DAKHNI ONKAR, or simply ONKAR, is a composition of 54 stanzas by the founder of Sikhism, Guru Nanak Dev Ji, in the measure Raag Ramkali in Guru Granth Sahib. The full title of the bani is Ramkali Mahala 1 Dakhni Onkar. The composition appears on angs 929 to 938. The title is explained differently by different scholars. The word "Dakhan" means "south" and "Onkar" is a reference to "The Creator". 

According to one tradition, dakhani is the adjective for the noun Oankaru which is the actual name of the bani. It is called dakhani because it was addressed to the priest of the Oankar temple in the dakhan (South), on an island in the Narmada River, in Madhya Pradesh. According to another tradition, the designation of the bani is Oankaru and the term dakhani goes with Ramkali, as Dakhani is a form of the Ramkali raga. Many other instances of the titles written on similar lines are quoted in support of this view, as, for instance, Gauri Mahala 1 Dakhani and Vadahans Mahala 1 Dakhani. In these banis, dakhani stands for the raga, more the measure of music.

Oankar is composed in the form of an acrostic, each stanza beginning with one of the letters of the Sanskrit alphabet. However, some of the sounds of the Sanskrit alphabet do not exist in the Gurmukhi language used by Guru Nanak. In such cases, prevalent equivalent sounds are used to represent the letters of the old script. For example, 'j' is used for 'y' and 'b' for 'v'.

The Opening Theme

Oankar opens with verses in praise of God who is remembered as the Creator of all that exists; of time with all its different cycles; and of the entire universe. Then follows the verse of rahau (pause) indicating the central theme of the bani : 0 Pandit, why are you involved in the writing of such idle hieroglyphics - write the name of God alone.

The Main Message

After this begins the acrostic form. The emphasis is on ethical and spiritual teaching. Men whose deeds fall short of their professions have been called moving corpses, i.e. corpses which only breathe. They are dead, spiritually. But even those so degraded have a chance of saving themselves if only they would make a total surrender to the "will of God" - Hukam. If such a person devotes himself to Naam, his mind would be cleansed of worldly temptations and cravings.

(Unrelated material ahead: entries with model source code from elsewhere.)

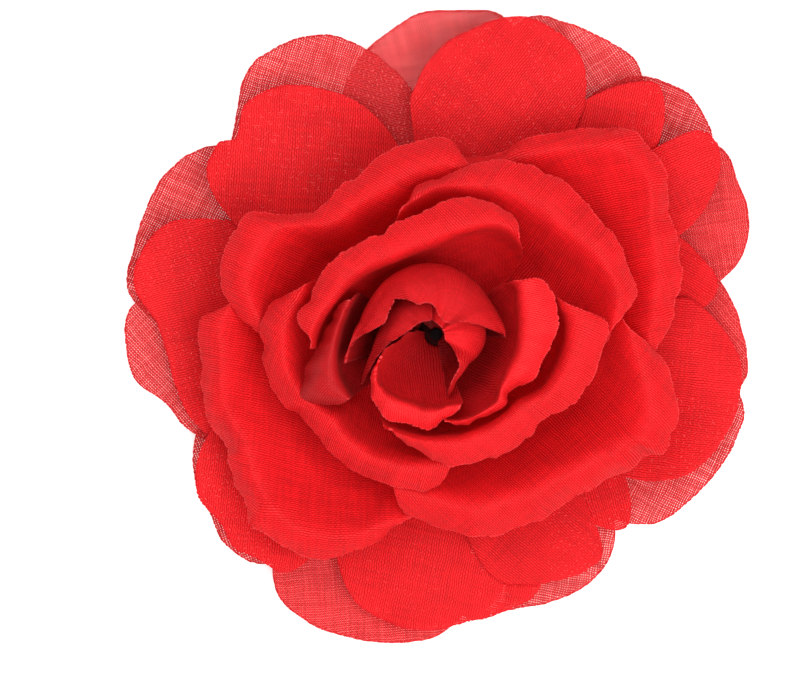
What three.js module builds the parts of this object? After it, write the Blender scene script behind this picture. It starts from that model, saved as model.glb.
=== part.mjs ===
// Fabric rose head: cloth petals in rings round a short post on a felt disc.
// Millimetres. The flat back of the disc lies on z = 0 and the bloom opens towards +Z.
// Angles are in degrees, anticlockwise from +X, seen from the front.
import * as THREE from "three";

const CLOTH = 0.3; // thickness of the petal cloth
const SEAT = 0.35; // space between the post and each petal's root
const LAYER = 1.0; // step between the under and the over petals of a flat ring
const BLOOM = 60.4; // radius of the longest petal
const DRAWN = 60.4; // radius of the longest petal in the tables below
const GROWTH = BLOOM / DRAWN; // what the tables' radii and the rings' heights are multiplied by
const FACET = { flat: 5.2, cup: 4.4, bud: 3.7, hood: 3.7 }; // width of one column of a petal's mesh
const ROWS = { flat: 5, cup: 7, hood: 7 }; // steps of a petal's mesh from root to rim
const CORNER = { flat: 0.04, cup: 0.12, hood: 0.08 }; // how far a petal's corners are rounded off

const DISC = { radius: 17, thickness: 1.6, edge: 0.4, sides: 40 };
// The post narrows upwards, and each cup ring is rooted a little higher on it than the one outside it.
const POST = { foot: 6.6, shoulder: 6.2, top: 0.7, shoulderAt: 10, topAt: 15.1, sides: 24 };

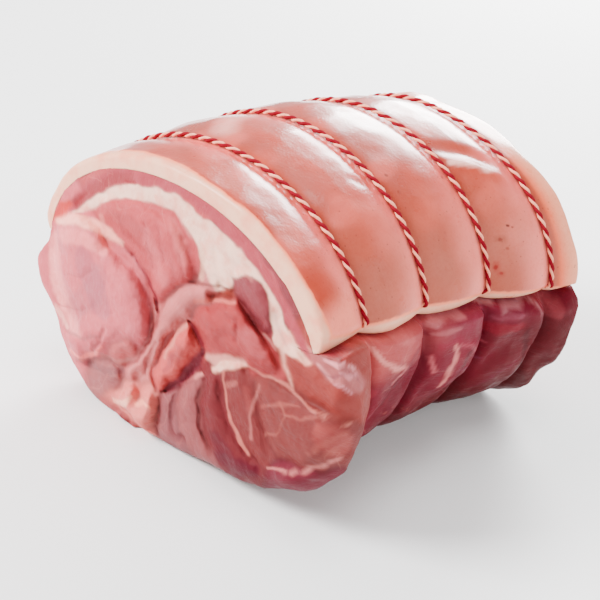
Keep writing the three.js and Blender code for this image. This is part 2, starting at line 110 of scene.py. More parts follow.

The grace of the Guru will be a decisive factor in this process of spiritual regeneration. Temptation is the cause of suffering and sinfulness. Only those guided by the Guru's wisdom overcome it. No rituals can be of any help, nor any intellectual or scholarly accomplishment. Renunciation of the world and ascetic practices are of little avail. The real Pandit or wise man is he who follows the path shown by the Guru and remains united with God while performing his worldly duty.

Punjabi, Hindi Prevalent

The language of the composition is a mixture of Hindavi and Punjabi. Words of Perso - Arabic origin are rarer here than in some of Guru Nanak's other poems. The grammatical patterns are closer to those of Arabhrarisa. The style is simple without any conscious attempt at poetic ornamentation. Yet certain artistic features are noteworthy. Striking specimens of the use of similie and metaphor as well as of alliteration are not infrequent.

The poem has contributed to Punjabi many crisp maxims and aphorisms. For instance:

  1. gun vichare gian soihe - who imbibes merit is the real knower, Giani (GG, 931)
  2. kamu krodhu kaia kau galai - lust and anger consume the body (GG, 932); and
  3. lekhu na mitai he sakhi jo likhia kartari - the destiny the Creator has written for you will not be erased, my friend (GG, 937).